--- begin Source material ---
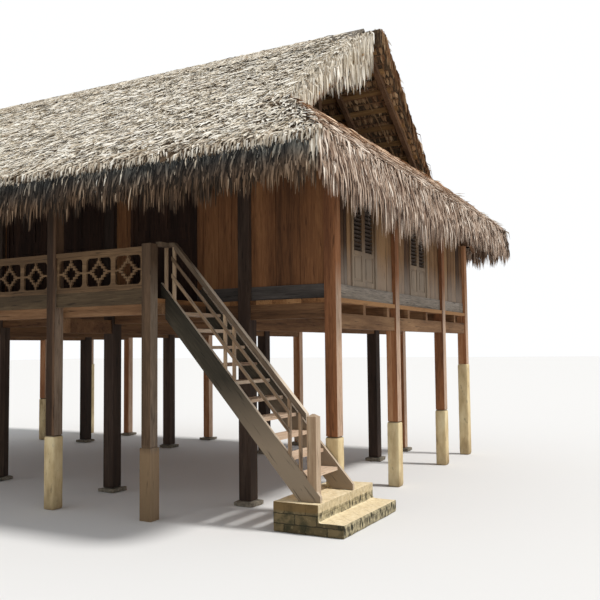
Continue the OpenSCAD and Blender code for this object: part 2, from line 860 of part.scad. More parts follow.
module gable_plates() {
    w = eave_plate_w / 2;
    reach = hip_y(-w) - hip_clear_y;
    color("#5a4433") both_gables() along_y(ridge_y - reach, ridge_y + reach) polygon([
        [-w, gable_plate_z], [w, gable_plate_z],
        [w, skirt_top_z(w, frame_drop)], [-w, skirt_top_z(-w, frame_drop)]
    ]);
}

// The beam under the ends of the wall plates, against which the skirt rafters lean
head_below = 20;
head_low = skirt_top_z(-skirt_in, frame_drop) - head_below;
module head_beams() {
    reach = ridge_y + plate_w / 2;
    color("#5a4433") both_gables() {
        block([roof_right, ridge_y - reach, head_low], [-skirt_in, ridge_y + reach, plate_z]);
    }
}

tie_over = 150;
module tie_beams() {
    color("#4b3a2e") for (x = column_xs) {
        block([x - plate_w / 2, -tie_over, tie_z], [x + plate_w / 2, room_depth + tie_over, plate_z]);
    }
}

ridge_top = main_z(ridge_y, frame_drop);
king_w = 90;
module king_posts() {
    color("#4b3a2e") for (x = column_xs) {
        block([x - king_w / 2, ridge_y - king_w / 2, plate_z],
            [x + king_w / 2, ridge_y + king_w / 2, ridge_top - ridge_pole_h]);
    }
}

ridge_pole_w = 120;
module ridge_pole() {
    w = ridge_pole_w / 2;
    color("#5a4433") along_x(roof_left, roof_right) translate([ridge_y, 0]) polygon([
        [-w, ridge_top - ridge_pole_h], [w, ridge_top - ridge_pole_h],
        [w, ridge_top - main_rise * w], [0, ridge_top], [-w, ridge_top - main_rise * w]
    ]);
}

rafter_count = 12;
// How far out the rafters end in steps of the roof, the hip rafters short of the round corners
rafter_end = 0.93;
hip_start = 0.06;
hip_end = 0.86;
// Places along the hip of the short rafters of a long side and of a skirt
main_jacks = [0.38, 0.68];
skirt_jacks = [0.35, 0.66];
// Gap between the heads of a pair of rafters
pair_gap = 0.3;
module main_rafters() {
    w = rafter_w / 2;
    span = roof_right - w - (roof_left + w);
    foot = step_y(rafter_end);
    jacks = [for (u = main_jacks) step_x(u)];
    color("#6b5138") {
        for (k = [0:rafter_count - 1], side = [-1, 1]) {
            x = roof_left + w + k * span / (rafter_count - 1);
            rafter(x, side, side == 1 ? pair_gap : 0, foot);
        }
        both_gables() for (x = jacks, side = [-1, 1]) rafter(x, side, hip_y(x + w) + hip_clear_y, foot);
    }
}

// A rafter on one long side, from and to these distances from the ridge line
module rafter(x, side, from, to) {
    y_0 = ridge_y + side * from;
    y_1 = ridge_y + side * to;
    along_x(x - rafter_w / 2, x + rafter_w / 2) polygon([
        [y_0, main_z(y_0, rafter_drop)], [y_1, main_z(y_1, rafter_drop)],
        [y_1, main_z(y_1, frame_drop)], [y_0, main_z(y_0, frame_drop)]
    ]);
}

module hip_rafters() {
    run = norm([skirt_run, hip_run]);
    from = hip_start;
    to = hip_end;
    sink = batten_v;
    high = rafter_drop + sink;
    low = frame_drop + sink;
    color("#6b5138") both_gables() for (side = [-1, 1]) {
        translate([-skirt_in, ridge_y + side * gable_half, 0]) {
            rotate([0, 0, atan2(side * hip_run, skirt_run)]) along_y(-hip_w / 2, hip_w / 2) polygon([
                [from * run, slope_z(from) - high], [to * run, slope_z(to) - high],
                [to * run, slope_z(to) - low], [from * run, slope_z(from) - low]
            ]);
        }
    }
}

skirt_rafter_count = 8;
// Distance of the outermost full skirt rafters from the head of the hip
hip_gap = 120;
module skirt_rafters() {
    w = rafter_w / 2;
    reach = gable_half - hip_gap;
    color("#6b5138") both_gables() {
        for (k = [0:skirt_rafter_count - 1]) {
            skirt_rafter(ridge_y - reach + 2 * reach * k / (skirt_rafter_count - 1), -skirt_in);
        }
        for (side = [-1, 1], u = skirt_jacks) {
            skirt_rafter(ridge_y + side * step_y(u), hip_x(ridge_y + step_y(u) + w) + hip_clear);
        }
    }
}

module skirt_rafter(y, from) {
    to = step_x(rafter_end);
    along_y(y - rafter_w / 2, y + rafter_w / 2) polygon([
        [from, skirt_top_z(from, rafter_drop)], [to, skirt_top_z(to, rafter_drop)],
        [to, skirt_top_z(to, frame_drop)], [from, skirt_top_z(from, frame_drop)]
    ]);
}

// Distance of the first batten from the ridge line, and of the batten ends from the hips
batten_from = 60;
batten_short = 10;
skirt_battens = [0.08:0.25:0.85];
module roof_battens() {
    count = floor(step_y(rafter_end) / batten_pitch);
    color("#7a6040") {
        for (k = [0:count - 1], side = [-1, 1]) main_batten(side, batten_from + k * batten_pitch);
        both_gables() for (u = skirt_battens) {
            x = step_x(u);
            y = hip_y(x) - batten_short;
            along_y(ridge_y - y, ridge_y + y) polygon([
                [x, skirt_top_z(x, batten_drop)], [x + batten_w, skirt_top_z(x + batten_w, batten_drop)],
                [x + batten_w, skirt_top_z(x + batten_w, rafter_drop)], [x, skirt_top_z(x, rafter_drop)]
            ]);
        }
    }
}

module main_batten(side, from) {
    y_0 = ridge_y + side * from;
    y_1 = y_0 + side * batten_w;
    x = (from < gable_half ? -skirt_in : hip_x(y_0)) - batten_short;
    along_x(-house_len - x, x) polygon([
        [y_0, main_z(y_0, batten_drop)], [y_1, main_z(y_1, batten_drop)],
        [y_1, main_z(y_1, rafter_drop)], [y_0, main_z(y_0, rafter_drop)]
    ]);
}

// The eave in steps of the roof: the bend of the slope, the end of the slab, the brow, the leaf tips and
// a place beyond them
bend = 0.92;
slab_end = 0.97;
brow = 1.05;
tip = 1.07;
far = 1.17;
// Heights of the eave edge and of the brow below the eave line
edge_fall = 35;
brow_fall = 260;

// Courses of leaves, each rising evenly from the slope to its butt
function courses(from, to, count) = [for (k = [0:count - 1]) each let (run = (to - from) / count) [
    [from + k * run, slope_z(from + k * run)],
    [from + (k + 1) * run, slope_z(from + (k + 1) * run) + course_butt]
]];
function eave_line(drop) = [[1, eave_z - edge_fall], [brow, eave_z - brow_fall], [tip, eave_z - drop]];
// The section of the slab, from these courses on, without its inner edge at the ridge or the head
function slab_section(lines) = concat(
    lines, [[1, eave_z - edge_fall], [brow, eave_z - brow_fall], [slab_end, slope_z(slab_end) - thatch_v]]
);
// The section under which the fringe hangs, from the middle of the slab out to the tips
fringe_from = 0.8;
function fringe_section(drop) = concat(
    [[fringe_from, eave_z - drop], [fringe_from, slope_z(fringe_from) - thatch_v / 2]],
    [[bend, slope_z(bend) + course_butt]], eave_line(drop)
);
function along_side(side, points) = [for (p = points) [ridge_y + side * step_y(p[0]), p[1]]];
function along_skirt(points) = [for (p = points) [step_x(p[0]), p[1]]];

// The roof in plan out to the tips less an inset, with round corners
module roof_plan(inset) {
    half_x = house_len / 2 + step_x(tip) - inset;
    half_y = step_y(tip) - inset;
    r = eave_round - inset;
    translate([mid_x, ridge_y]) {
        square([2 * (half_x - r), 2 * half_y], center = true);
        square([2 * half_x, 2 * (half_y - r)], center = true);
        for (x = [r - half_x, half_x - r], y = [r - half_y, half_y - r]) {
            translate([x, y]) circle(r, $fn = 48);
        }
    }
}

// A sheet of thatch from its slab and the body that holds its fringe, both cut to the round corners
module thatch_sheet() {
    intersection() {
        linear_extrude(ridge_z + course_butt) roof_plan(0);
        children(0);
    }
    intersection() {
        linear_extrude(ridge_z) difference() {
            roof_plan(0);
            roof_plan(fringe_t);
        }
        children(1);
    }
}

// How far the verges reach past the head of the skirt: the front one is torn back, the rear one is whole
front_verge = -150;
rear_verge = 100;

// The roof side seen in plan, with its verges above the skirts and its hips below
tuck_up = 0.3;
plan_spare = 50;
module thatch_side(side, verge) {
    head = ridge_y + side * gable_half;
    tuck = ridge_y + side * step_y(-tuck_up);
    half = house_len / 2;
    reach = step_x(tip) + plan_spare;
    edge = [
        [half + verge, ridge_y], [half - skirt_in + min(verge + skirt_in, 0), tuck], [half - skirt_in, head],
        [half + step_x(far), ridge_y + side * step_y(far)]
    ];
    under = [[ridge_y, ridge_z - thatch_v], [ridge_y, ridge_z]];
    top = concat(courses((cap_w - gable_half) / hip_run, 0, upper_courses), courses(0, bend, lower_courses));
    intersection() {
        thatch_sheet() {
            along_x(-house_len - reach, reach) polygon(concat(under, along_side(side, slab_section(top))));
            along_x(-house_len - reach, reach) polygon(along_side(side, fringe_section(fringe_drop)));
        }
        translate([mid_x, 0, 0]) linear_extrude(ridge_z + course_butt) polygon(concat(
            edge, [for (k = [len(edge) - 1:-1:0]) [-edge[k][0], edge[k][1]]]
        ));
    }
}

module thatch_front() {
    color("#b3a084") thatch_side(-1, -skirt_in + front_verge);
}

module thatch_rear() {
    color("#b3a084") thatch_side(1, -skirt_in + rear_verge);
}

module thatch_skirts() {
    reach = step_y(tip) + plan_spare;
    under = [[step_x(0), skirt_z - thatch_v]];
    color("#a58d6c") both_gables() intersection() {
        thatch_sheet() {
            along_y(ridge_y - reach, ridge_y + reach) polygon(concat(
                under, along_skirt(slab_section(courses(0, bend, lower_courses)))
            ));
            along_y(ridge_y - reach, ridge_y + reach) polygon(
                along_skirt(fringe_section(skirt_fringe_drop))
            );
        }
        linear_extrude(ridge_z) polygon([
            [step_x(0), ridge_y - gable_half], [step_x(far), ridge_y - step_y(far)],
            [step_x(far), ridge_y + step_y(far)], [step_x(0), ridge_y + gable_half]
        ]);
    }
}

module ridge_boards() {
    rise = cap_t / cos(main_pitch);
    edge_z = ridge_z - main_rise * cap_w;
    x = -skirt_in + front_verge;
    color("#6f675c") along_x(-house_len - x, x) translate([ridge_y, 0]) polygon([
        [0, ridge_z], [cap_w, edge_z], [cap_w, edge_z + rise],
        [0, ridge_z + rise], [-cap_w, edge_z + rise], [-cap_w, edge_z]
    ]);
}

masonry_steps();
post_plinths();
footing_stones();
gable_posts();
main_columns();
rear_wall_posts();
porch_posts();
landing_posts();
long_floor_beams();
cross_floor_beams();
floor_joists();
porch_beams();
floor_deck();
porch_deck();
porch_band_board();
sill_boards();
front_wall();
front_wall_over_doors();
gable_walls();
gable_walls_over_windows();
rear_wall();
rear_wall_over_windows();
door_frames();
door_leaves();
window_frames();
window_shutters();
railing_rails();
railing_fretwork();
stair_stringers();
stair_treads();
stair_newel();
stair_handrail();
stair_mid_rails();
stair_balusters();
wall_plates();
eave_plates();
gable_plates();
head_beams();
tie_beams();
king_posts();
ridge_pole();
main_rafters();
hip_rafters();
skirt_rafters();
roof_battens();
thatch_front();
thatch_rear();
thatch_skirts();
ridge_boards();
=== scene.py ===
import math

import bpy
import numpy as np
from mathutils import Matrix, Vector


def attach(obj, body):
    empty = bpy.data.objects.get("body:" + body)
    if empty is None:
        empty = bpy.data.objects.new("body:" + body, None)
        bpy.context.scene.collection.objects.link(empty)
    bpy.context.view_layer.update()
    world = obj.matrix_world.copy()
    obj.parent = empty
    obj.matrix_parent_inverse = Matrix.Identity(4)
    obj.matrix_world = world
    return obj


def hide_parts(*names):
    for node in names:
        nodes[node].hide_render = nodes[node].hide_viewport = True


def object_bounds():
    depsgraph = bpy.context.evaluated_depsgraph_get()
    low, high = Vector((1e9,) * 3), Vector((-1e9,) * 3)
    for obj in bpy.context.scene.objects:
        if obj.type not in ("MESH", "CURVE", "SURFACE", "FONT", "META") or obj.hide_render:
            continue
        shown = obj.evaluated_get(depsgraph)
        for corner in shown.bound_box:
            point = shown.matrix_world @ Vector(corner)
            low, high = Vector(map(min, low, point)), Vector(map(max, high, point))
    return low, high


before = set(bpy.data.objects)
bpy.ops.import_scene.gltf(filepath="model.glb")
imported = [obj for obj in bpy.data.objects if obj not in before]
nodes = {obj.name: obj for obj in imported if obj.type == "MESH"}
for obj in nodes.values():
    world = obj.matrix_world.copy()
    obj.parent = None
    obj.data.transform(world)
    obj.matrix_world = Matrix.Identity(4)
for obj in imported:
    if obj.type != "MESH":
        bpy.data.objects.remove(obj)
cad_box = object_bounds()

# Camera, floor and light
# The picture is taken from eye height near the foot of the stair, looking slightly up. A large pale floor
# and a white surround carry the house, and one soft high lamp at the gable side is the sun.
eye = Vector((3.620, -7.620, 1.800))
turn, tilt, roll = 27.872, 3.579, -0.634
photo_focal = 765.2
photo_side = 600.0

camera_data = bpy.data.cameras.new("photo camera")
camera_data.sensor_width = 36.0
camera_data.lens = camera_data.sensor_width * photo_focal / photo_side
camera_data.clip_end = 300.0
camera = bpy.data.objects.new("photo camera", camera_data)
bpy.context.scene.collection.objects.link(camera)
camera.matrix_world = (
    Matrix.Translation(eye)
    @ Matrix.Rotation(math.radians(turn), 4, "Z")
    @ Matrix.Rotation(math.radians(90.0 + tilt), 4, "X")
    @ Matrix.Rotation(math.radians(roll), 4, "Z")
)
bpy.context.scene.camera = camera
bpy.context.scene.view_settings.view_transform = "Standard"


def srgb(red, green, blue):
    """A colour as it is seen on a screen, 0 to 255, as the linear colour that a shader takes."""
    seen = np.array([red, green, blue]) / 255.0
    linear = np.where(seen <= 0.04045, seen / 12.92, ((seen + 0.055) / 1.055) ** 2.4)
    return (*linear.tolist(), 1.0)


class Value:
    """A number or colour that changes over the surface, so that shader maths reads as arithmetic."""

    def __init__(self, finish, socket):
        self.finish = finish
        self.socket = socket

    def math(self, operation, first, second):
        return self.finish.node("ShaderNodeMath", {0: first, 1: second}, operation=operation)

    def __add__(self, other):
        return self.math("ADD", self, other)

    def __radd__(self, other):
        return self.math("ADD", other, self)

    def __sub__(self, other):
        return self.math("SUBTRACT", self, other)

    def __rsub__(self, other):
        return self.math("SUBTRACT", other, self)

    def __mul__(self, other):
        return self.math("MULTIPLY", self, other)

    def __rmul__(self, other):
        return self.math("MULTIPLY", other, self)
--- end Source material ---
# [Stated goal]
Give back, word for word, only the lines above from the line holding "masonry_steps();" to the line holding "for corner in", both included.

# [Completed exercise]
masonry_steps();
post_plinths();
footing_stones();
gable_posts();
main_columns();
rear_wall_posts();
porch_posts();
landing_posts();
long_floor_beams();
cross_floor_beams();
floor_joists();
porch_beams();
floor_deck();
porch_deck();
porch_band_board();
sill_boards();
front_wall();
front_wall_over_doors();
gable_walls();
gable_walls_over_windows();
rear_wall();
rear_wall_over_windows();
door_frames();
door_leaves();
window_frames();
window_shutters();
railing_rails();
railing_fretwork();
stair_stringers();
stair_treads();
stair_newel();
stair_handrail();
stair_mid_rails();
stair_balusters();
wall_plates();
eave_plates();
gable_plates();
head_beams();
tie_beams();
king_posts();
ridge_pole();
main_rafters();
hip_rafters();
skirt_rafters();
roof_battens();
thatch_front();
thatch_rear();
thatch_skirts();
ridge_boards();
=== scene.py ===
import math

import bpy
import numpy as np
from mathutils import Matrix, Vector


def attach(obj, body):
    empty = bpy.data.objects.get("body:" + body)
    if empty is None:
        empty = bpy.data.objects.new("body:" + body, None)
        bpy.context.scene.collection.objects.link(empty)
    bpy.context.view_layer.update()
    world = obj.matrix_world.copy()
    obj.parent = empty
    obj.matrix_parent_inverse = Matrix.Identity(4)
    obj.matrix_world = world
    return obj


def hide_parts(*names):
    for node in names:
        nodes[node].hide_render = nodes[node].hide_viewport = True


def object_bounds():
    depsgraph = bpy.context.evaluated_depsgraph_get()
    low, high = Vector((1e9,) * 3), Vector((-1e9,) * 3)
    for obj in bpy.context.scene.objects:
        if obj.type not in ("MESH", "CURVE", "SURFACE", "FONT", "META") or obj.hide_render:
            continue
        shown = obj.evaluated_get(depsgraph)
        for corner in shown.bound_box:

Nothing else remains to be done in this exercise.